賀久の雑巾奮闘記  (佐々木賀久母より)

 4月からいよいよくじら組になりました。昨日まではなんだか実感が無い様子。それが1日に帰宅した時は別人の顔。年長モードにロックオン!!興奮状態の賀久になっていました。すぐに「雑巾縫いたい!!縫いたい!縫たーーい!」としつこめに要求されましたが、くじらみんなでやってみてごらん。と納得。

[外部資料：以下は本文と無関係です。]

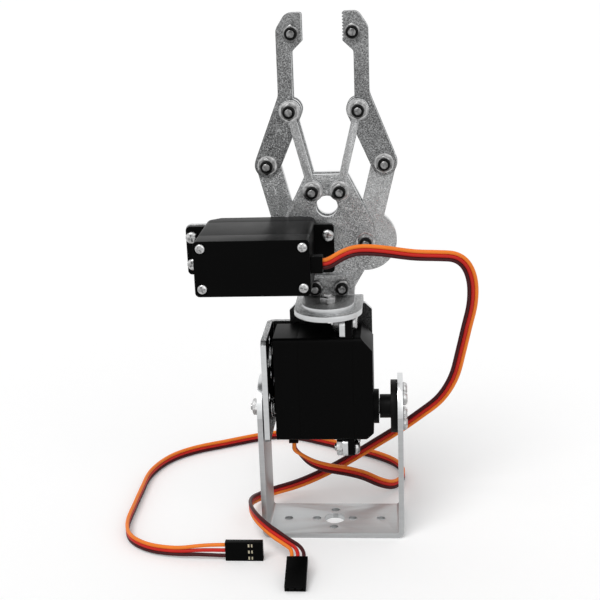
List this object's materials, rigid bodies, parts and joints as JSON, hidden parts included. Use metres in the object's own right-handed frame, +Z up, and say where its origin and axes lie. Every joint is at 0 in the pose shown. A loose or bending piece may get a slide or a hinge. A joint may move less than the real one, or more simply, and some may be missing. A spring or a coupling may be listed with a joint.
{
  "type": "two finger gripper",
  "caption": "Parallel two finger gripper of aluminium plates with geared arms and links, driven by a servo, on a servo tilt head in a U bracket.",
  "frame": {"origin": "centre of the bolt circle on the underside of the U bracket", "axes": "+Z up through the bracket to the claw, +X along the tilt axis to the horn side, the claw servo is at -Y"},
  "size_m": [0.1367, 0.1336, 0.1939],
  "materials": {
    "bright_aluminium": "smooth clear anodised",
    "blasted_aluminium": "sand blasted",
    "zinc_steel": "zinc plated",
    "motor_can": "plain",
    "circuit_board": "solder mask",
    "gear_brass": "machined",
    "horn_plastic": "moulded",
    "lead_insulation": "three wires side by side",
    "servo_plastic": "moulded, fine texture"
  },
  "bodies": {
    "base": {"u_bracket": "bright_aluminium", "tilt_horn": "horn_plastic", "tilt_horn_screws": "zinc_steel", "tilt_shaft": "gear_brass", "pivot_bolt": "zinc_steel", "pivot_washer": "zinc_steel", "pivot_nut": "zinc_steel", "pivot_bearing_inner": "zinc_steel", "claw_lead": "lead_insulation", "tilt_lead": "lead_insulation", "claw_plug": "servo_plastic", "tilt_plug": "servo_plastic"},
    "tilt_head": {"pivot_bearing_outer": "zinc_steel", "pivot_bearing_balls": "zinc_steel", "servo_bracket": "blasted_aluminium", "head_screws": "zinc_steel", "head_nuts": "zinc_steel", "l_bracket": "blasted_aluminium", "claw_foot": "blasted_aluminium", "foot_centre_screw": "zinc_steel", "front_plate": "blasted_aluminium", "back_plate": "blasted_aluminium", "plate_spacers": "blasted_aluminium", "plate_bolts": "zinc_steel", "plate_nuts": "zinc_steel", "plate_washers": "zinc_steel", "servo_pillars": "blasted_aluminium", "pillar_screws": "zinc_steel", "tilt_servo_cover": "servo_plastic", "tilt_servo_case": "servo_plastic", "tilt_servo_top": "servo_plastic", "tilt_servo_screws": "zinc_steel", "tilt_servo_relief": "servo_plastic", "tilt_servo_motor": "motor_can", "tilt_servo_board": "circuit_board", "tilt_servo_gear": "gear_brass", "claw_servo_cover": "servo_plastic", "claw_servo_case": "servo_plastic", "claw_servo_top": "servo_plastic", "claw_servo_screws": "zinc_steel", "claw_servo_relief": "servo_plastic", "claw_servo_motor": "motor_can", "claw_servo_board": "circuit_board", "claw_servo_gear": "gear_brass"},
    "left_arm": {"claw_shaft": "gear_brass", "claw_horn": "horn_plastic", "claw_horn_screws": "zinc_steel", "left_gear_arm": "blasted_aluminium"},
    "right_arm": {"right_gear_arm": "blasted_aluminium"},
    "left_link": {"left_links": "blasted_aluminium"},
    "right_link": {"right_links": "blasted_aluminium"},
    "left_finger": {"left_finger": "blasted_aluminium", "left_finger_bolts": "zinc_steel", "left_finger_nuts": "zinc_steel", "left_finger_spacers": "zinc_steel"},
    "right_finger": {"right_finger": "blasted_aluminium", "right_finger_bolts": "zinc_steel", "right_finger_nuts": "zinc_steel", "right_finger_spacers": "zinc_steel"}
  },
  "joints": [
    {"name": "tilt", "type": "hinge", "parent": "base", "child": "tilt_head", "pos_m": [0, 0, 0.049], "axis": [1, 0, 0], "range_deg": [-90, 90], "deforming": ["claw_lead", "tilt_lead"]},
    {"name": "grip", "type": "hinge", "parent": "tilt_head", "child": "left_arm", "pos_m": [-0.014, 0.0118, 0.111], "axis": [0, -1, 0], "range_deg": [-13, 47.5]},
    {"name": "right_arm_turn", "type": "hinge", "parent": "tilt_head", "child": "right_arm", "pos_m": [0.014, 0.0118, 0.111], "axis": [0, 1, 0], "range_deg": [-13, 47.5]},
    {"name": "left_link_turn", "type": "hinge", "parent": "tilt_head", "child": "left_link", "pos_m": [-0.005, 0.0118, 0.1307], "axis": [0, -1, 0], "range_deg": [-13, 47.5]},
    {"name": "right_link_turn", "type": "hinge", "parent": "tilt_head", "child": "right_link", "pos_m": [0.005, 0.0118, 0.1307], "axis": [0, 1, 0], "range_deg": [-13, 47.5]},
    {"name": "left_finger_turn", "type": "hinge", "parent": "left_arm", "child": "left_finger", "pos_m": [-0.02126, 0.0118, 0.14011], "axis": [0, 1, 0], "range_deg": [-13, 47.5]},
    {"name": "right_finger_turn", "type": "hinge", "parent": "right_arm", "child": "right_finger", "pos_m": [0.02126, 0.0118, 0.14011], "axis": [0, -1, 0], "range_deg": [-13, 47.5]}
  ],
  "couplings": [
    {"joint": "right_arm_turn", "follows": "grip", "ratio": 1},
    {"joint": "left_link_turn", "follows": "grip", "ratio": 1},
    {"joint": "right_link_turn", "follows": "grip", "ratio": 1},
    {"joint": "left_finger_turn", "follows": "grip", "ratio": 1},
    {"joint": "right_finger_turn", "follows": "grip", "ratio": 1}
  ]
}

 2日目からは帰ってくると様子が違い、「(かもめで雑巾を完成させた子が家でも縫ったという話を聞き)雑巾縫う!だって、友達も家でやってきたもん、賀久もやっていいでしょ?」と理論武装の構え。「みんなで1枚完成したら家で縫っていいんだよ。みんなで頑張ってるんだってね!」といろいろ言ってみるものの、ごまかされずに怒りはヒートアップ。「ちがう!そうじゃない!」「お母さんは賀久の気持ち分かりたくないってことなんだね!!」と泣きながら訴えて来ました。はぁ…。母唖然。こんなこと言うようになったのーという驚き。筋が通った主張に返す言葉が見つかりません。そして何より、強い意欲を感じました。

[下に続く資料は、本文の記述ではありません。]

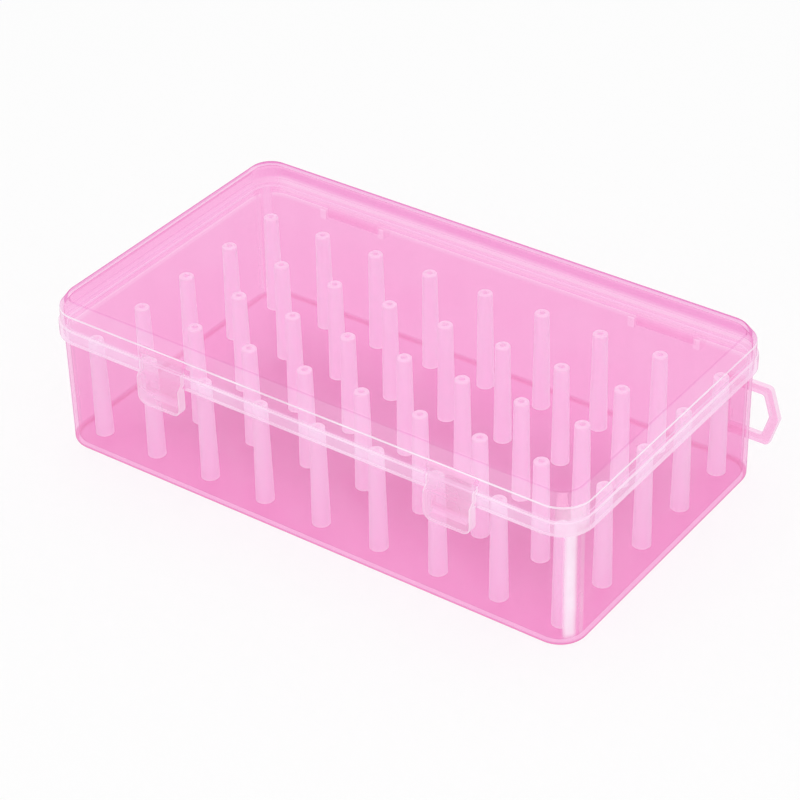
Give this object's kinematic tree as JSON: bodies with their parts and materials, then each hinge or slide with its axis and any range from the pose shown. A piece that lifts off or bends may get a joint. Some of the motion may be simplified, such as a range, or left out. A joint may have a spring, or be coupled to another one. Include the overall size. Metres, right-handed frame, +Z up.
{
  "type": "thread spool storage box",
  "caption": "Translucent rectangular box with upright spool pegs, a hinged lid, two front latches and a swinging hanging loop at one rear corner.",
  "frame": {"origin": "centre of the tray's flat underside", "axes": "+X along the long side towards the hanging loop, -Y towards the latches, +Z up"},
  "size_m": [0.2422, 0.1435, 0.066],
  "materials": {
    "tray_pink": "clear tinted, glossy",
    "lid_pink": "clear tinted, glossy",
    "latch_pink": "clear tinted, glossy",
    "hanger_pink": "clear tinted, glossy",
    "peg_milky_pink": "milky, satin gloss"
  },
  "bodies": {
    "tray": {"tray": "tray_pink", "peg_r1_c1": "peg_milky_pink", "peg_r1_c2": "peg_milky_pink", "peg_r1_c3": "peg_milky_pink", "peg_r1_c4": "peg_milky_pink", "peg_r1_c5": "peg_milky_pink", "peg_r1_c6": "peg_milky_pink", "peg_r1_c7": "peg_milky_pink", "peg_r1_c8": "peg_milky_pink", "peg_r1_c9": "peg_milky_pink", "peg_r2_c1": "peg_milky_pink", "peg_r2_c2": "peg_milky_pink", "peg_r2_c3": "peg_milky_pink", "peg_r2_c4": "peg_milky_pink", "peg_r2_c5": "peg_milky_pink", "peg_r2_c6": "peg_milky_pink", "peg_r2_c7": "peg_milky_pink", "peg_r2_c8": "peg_milky_pink", "peg_r2_c9": "peg_milky_pink", "peg_r3_c1": "peg_milky_pink", "peg_r3_c2": "peg_milky_pink", "peg_r3_c3": "peg_milky_pink", "peg_r3_c4": "peg_milky_pink", "peg_r3_c5": "peg_milky_pink", "peg_r3_c6": "peg_milky_pink", "peg_r3_c7": "peg_milky_pink", "peg_r3_c8": "peg_milky_pink", "peg_r3_c9": "peg_milky_pink", "peg_r4_c1": "peg_milky_pink", "peg_r4_c2": "peg_milky_pink", "peg_r4_c3": "peg_milky_pink", "peg_r4_c4": "peg_milky_pink", "peg_r4_c5": "peg_milky_pink", "peg_r4_c6": "peg_milky_pink", "peg_r4_c7": "peg_milky_pink", "peg_r4_c8": "peg_milky_pink", "peg_r4_c9": "peg_milky_pink", "peg_r5_c1": "peg_milky_pink", "peg_r5_c2": "peg_milky_pink", "peg_r5_c3": "peg_milky_pink", "peg_r5_c4": "peg_milky_pink", "peg_r5_c5": "peg_milky_pink", "peg_r5_c6": "peg_milky_pink", "peg_r5_c7": "peg_milky_pink", "peg_r5_c8": "peg_milky_pink", "peg_r5_c9": "peg_milky_pink"},
    "lid": {"lid": "lid_pink"},
    "latch_left": {"latch_left": "latch_pink"},
    "latch_right": {"latch_right": "latch_pink"},
    "hanger": {"hanger": "hanger_pink"}
  },
  "joints": [
    {"name": "lid_hinge", "type": "hinge", "parent": "tray", "child": "lid", "pos_m": [0, 0.0699, 0.046], "axis": [-1, 0, 0], "range_deg": [0, 110]},
    {"name": "latch_left_pivot", "type": "hinge", "parent": "lid", "child": "latch_left", "pos_m": [-0.0614, -0.0669, 0.0589], "axis": [-1, 0, 0], "range_deg": [0, 110]},
    {"name": "latch_right_pivot", "type": "hinge", "parent": "lid", "child": "latch_right", "pos_m": [0.068, -0.0669, 0.0589], "axis": [-1, 0, 0], "range_deg": [0, 110]},
    {"name": "hanger_swivel", "type": "hinge", "parent": "tray", "child": "hanger", "pos_m": [0.101, 0.0693, 0.0239], "axis": [0, 0, 1], "range_deg": [0, 180]}
  ]
}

 それからの日々はたくさん苦労したようで、帰宅時に雑巾できた?と他意もなく聞く父には「明日絶対完成させる!!」と言ってみたり「今日も雑巾かー。」と答えていましたが、母とは日々揺れる胸の内を話していました。
賀「雑巾難しいんだよー。針も難しいんだー。」
母「そっかー。難しいのにやりたいってがんばるの、すごいね!」
賀「早くできなくていいの?」
母「お母さんは難しいことやるのにもすごく時間がかかるんだ。だから毎日少しずつでも頑張ってやることにしてるよ。賀久は毎日頑張っているからきっと完成できるよ。早くなくても大丈夫。」
賀「明日もやるぞー!!」
次の日…
賀「雑巾頑張ったけど、今日できなかったなあー。お母さん、勝ち負けはいいの?」
母「うん。お母さんは勝ち負けより一つのことを諦めないで頑張ったりすることがカッコいいと思うなー。」
賀「賀久、カッコいい年長さんになる!!大変だけど、おかあさんのためにつくってやるか!」
母「楽しみすぎるーー!」賀、母 抱擁。

私の回答があっているか分からないけれど、思いのまま答えました。小6の長男と話しているような不思議な感覚で、精神的な成長を感じました。

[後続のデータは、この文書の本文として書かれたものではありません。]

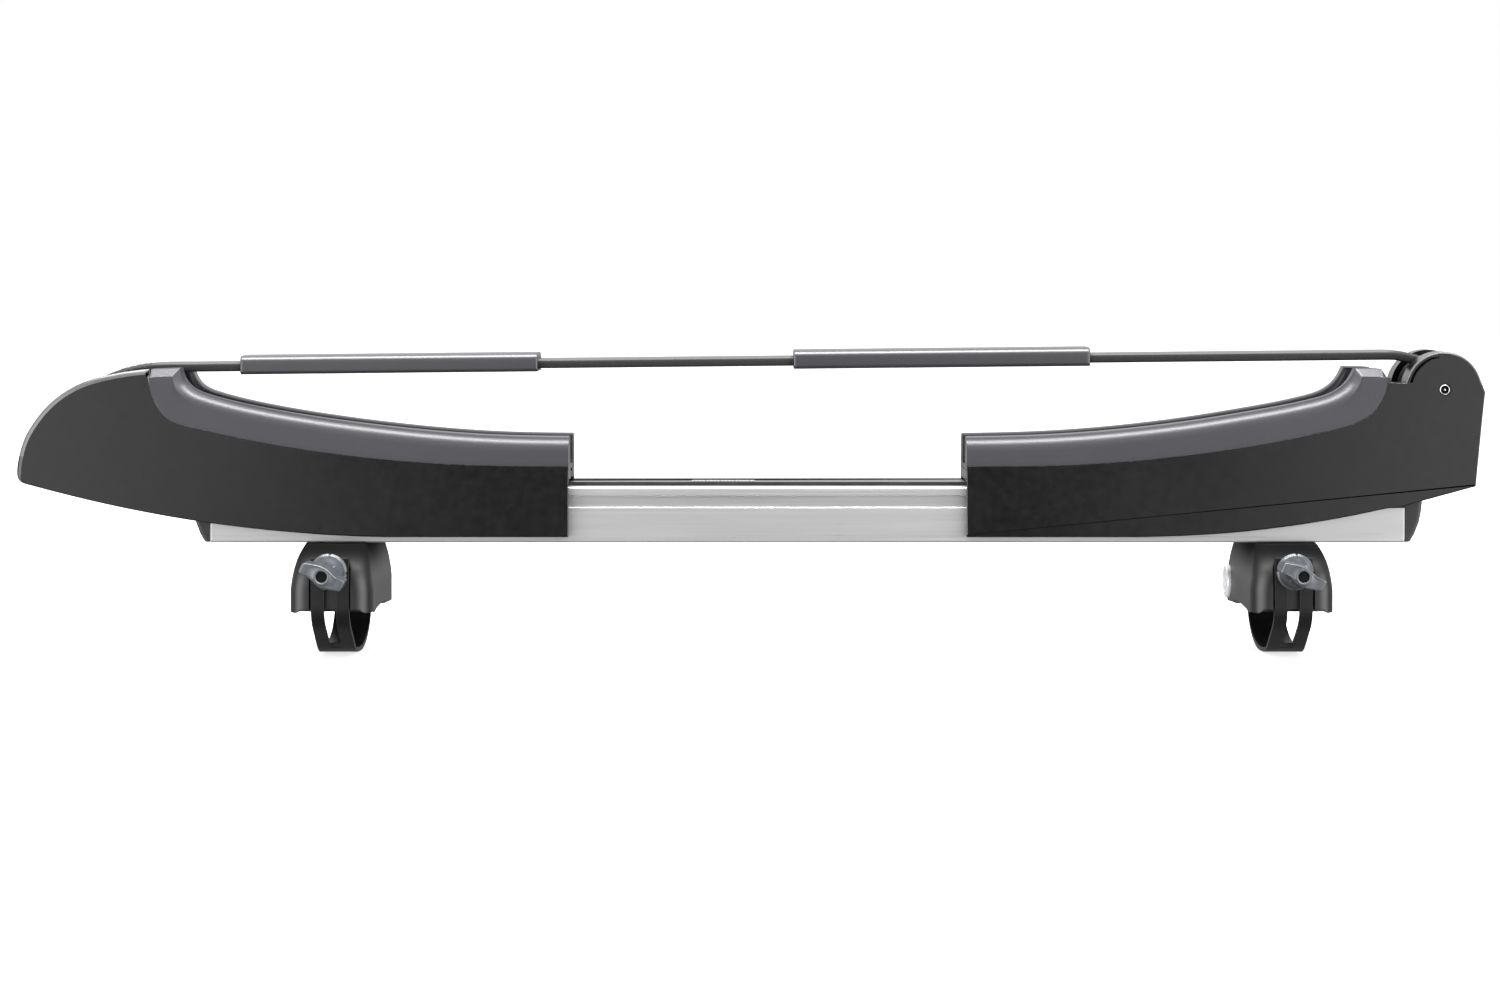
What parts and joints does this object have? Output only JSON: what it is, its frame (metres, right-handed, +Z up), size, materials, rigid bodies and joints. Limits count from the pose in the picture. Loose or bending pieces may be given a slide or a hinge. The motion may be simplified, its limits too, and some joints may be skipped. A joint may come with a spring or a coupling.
{
  "type": "roof board carrier",
  "caption": "Roof carrier with a cross rail on two bar clamps, a fixed and a sliding padded cradle, and a ratcheting tie-down strap over the load.",
  "frame": {"origin": "centre of the rail's underside", "axes": "+X along the rail towards the strap spool, +Y away from the clamp knobs, +Z up"},
  "size_m": [0.9999, 0.1571, 0.2102],
  "materials": {
    "anodised_aluminium": "satin anodised",
    "shell_plastic": "fine moulded grain",
    "core_plastic": "matt",
    "pad_foam": "soft satin",
    "strap_webbing": "woven",
    "sleeve_foam": "soft satin",
    "foot_plastic": "satin moulded",
    "band_rubber": "rubber coated steel band",
    "knob_plastic": "silver-blue satin",
    "zinc_steel": "zinc plated",
    "lock_chrome": "bright",
    "strip_rubber": "matt",
    "acetal": "smooth",
    "scale_film": "printed tick marks",
    "spring_steel": "oiled"
  },
  "bodies": {
    "rail_frame": {"rail": "anodised_aluminium", "rail_slot_strip": "strip_rubber", "width_scale_plate": "scale_film", "rail_end_cap_left": "shell_plastic", "rail_end_cap_right": "shell_plastic", "tie_down_strap": "strap_webbing", "right_front_cover": "shell_plastic", "right_rear_cover": "shell_plastic", "right_cover_screws": "zinc_steel", "right_core": "core_plastic", "right_core_bolts": "zinc_steel", "rail_slot_nuts": "zinc_steel", "right_pad": "pad_foam", "spool_axle": "zinc_steel", "spool_axle_nut": "zinc_steel", "retractor_spring": "spring_steel", "pawl_pin": "zinc_steel", "release_spring": "spring_steel", "foot_housing_left": "foot_plastic", "foot_housing_right": "foot_plastic", "foot_saddle_left": "strip_rubber", "foot_saddle_right": "strip_rubber", "band_pin_left": "zinc_steel", "band_pin_right": "zinc_steel", "clamp_stud_left": "zinc_steel", "clamp_stud_right": "zinc_steel", "foot_rail_bolts": "zinc_steel", "foot_rail_nuts": "zinc_steel", "foot_lock_bezel": "lock_chrome"},
    "left_cradle": {"left_front_cover": "shell_plastic", "left_rear_cover": "shell_plastic", "left_cover_screws": "zinc_steel", "left_core": "core_plastic", "glide_shoes": "acetal", "strap_anchor_pin": "zinc_steel", "left_pad": "pad_foam", "width_latch_spring": "spring_steel"},
    "latch_button": {"width_latch_button": "core_plastic"},
    "latch_pawl": {"width_latch_pawl": "acetal"},
    "sleeve_left": {"strap_sleeve_left": "sleeve_foam"},
    "sleeve_right": {"strap_sleeve_right": "sleeve_foam"},
    "spool": {"strap_spool": "core_plastic"},
    "release_button": {"release_button": "knob_plastic"},
    "pawl": {"ratchet_pawl": "zinc_steel"},
    "knob_left": {"clamp_knob_left": "knob_plastic", "knob_plug_left": "core_plastic"},
    "knob_right": {"clamp_knob_right": "knob_plastic", "knob_plug_right": "core_plastic"},
    "band_left": {"clamp_band_left": "band_rubber"},
    "band_right": {"clamp_band_right": "band_rubber"},
    "foot_lock": {"foot_lock_barrel": "lock_chrome"}
  },
  "joints": [
    {"name": "left_cradle_slide", "type": "slide", "parent": "rail_frame", "child": "left_cradle", "axis": [-1, 0, 0], "range_m": [-0.08, 0.08], "deforming": ["tie_down_strap"]},
    {"name": "width_latch_press", "type": "slide", "parent": "left_cradle", "child": "latch_button", "axis": [-1, 0, 0], "range_m": [0, 0.004], "stiffness_N_per_m": 400},
    {"name": "width_latch_lift", "type": "slide", "parent": "left_cradle", "child": "latch_pawl", "axis": [0, 0, 1], "range_m": [0, 0.0014], "deforming": ["width_latch_spring"]},
    {"name": "strap_spool_spin", "type": "hinge", "parent": "rail_frame", "child": "spool", "pos_m": [0.4335, 0, 0.1046], "axis": [0, 1, 0], "range_deg": [-300, 300], "deforming": ["retractor_spring"]},
    {"name": "release_button_press", "type": "slide", "parent": "rail_frame", "child": "release_button", "axis": [-1, 0, 0], "range_m": [0, 0.004], "stiffness_N_per_m": 400, "deforming": ["release_spring"]},
    {"name": "ratchet_pawl_swing", "type": "hinge", "parent": "rail_frame", "child": "pawl", "pos_m": [0.447, 0, 0.077], "axis": [0, -1, 0], "range_deg": [0, 12]},
    {"name": "clamp_knob_left_turn", "type": "hinge", "parent": "rail_frame", "child": "knob_left", "pos_m": [-0.321, -0.08, -0.016], "axis": [0, -1, 0], "continuous": true},
    {"name": "clamp_knob_right_turn", "type": "hinge", "parent": "rail_frame", "child": "knob_right", "pos_m": [0.326, -0.08, -0.016], "axis": [0, -1, 0], "continuous": true},
    {"name": "clamp_band_left_swing", "type": "hinge", "parent": "rail_frame", "child": "band_left", "pos_m": [-0.321, 0.052, -0.03], "axis": [1, 0, 0], "range_deg": [0, 75]},
    {"name": "clamp_band_right_swing", "type": "hinge", "parent": "rail_frame", "child": "band_right", "pos_m": [0.326, 0.052, -0.03], "axis": [1, 0, 0], "range_deg": [0, 75]},
    {"name": "foot_lock_turn", "type": "hinge", "parent": "rail_frame", "child": "foot_lock", "pos_m": [0.301, 0.043, -0.0335], "axis": [1, 0, 0], "range_deg": [0, 90]},
    {"name": "strap_sleeve_left_slide", "type": "slide", "parent": "left_cradle", "child": "sleeve_left", "axis": [0.9999, 0, 0.01], "range_m": [-0.03, 0.06]},
    {"name": "strap_sleeve_right_slide", "type": "slide", "parent": "rail_frame", "child": "sleeve_right", "axis": [0.9999, 0, 0.01], "range_m": [-0.06, 0.15]}
  ],
  "couplings": [
    {"joint": "width_latch_lift", "follows": "width_latch_press", "ratio": 0.34},
    {"joint": "strap_spool_spin", "follows": "left_cradle_slide", "rad_per_m": -63.898},
    {"joint": "ratchet_pawl_swing", "follows": "release_button_press", "rad_per_m": 52.36}
  ]
}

当たり前なんでしょうが、心を持った「人間」になったんだな…と。
自分の手の遅さを理解できる客観性や、やりたいけどできない!意欲と我慢のジレンマ。自分の気持ちを理解してほしい。様々な葛藤の中に成長が見えました。
 成功しても、失敗しても大丈夫!!その過程にある楽しくも苦しい経験をさせてもらったおかげで次に生かせる気がしています。

いつも子供たちの成長を見守っていただき、本当にありがとうございます。これからもよろしくお願いします。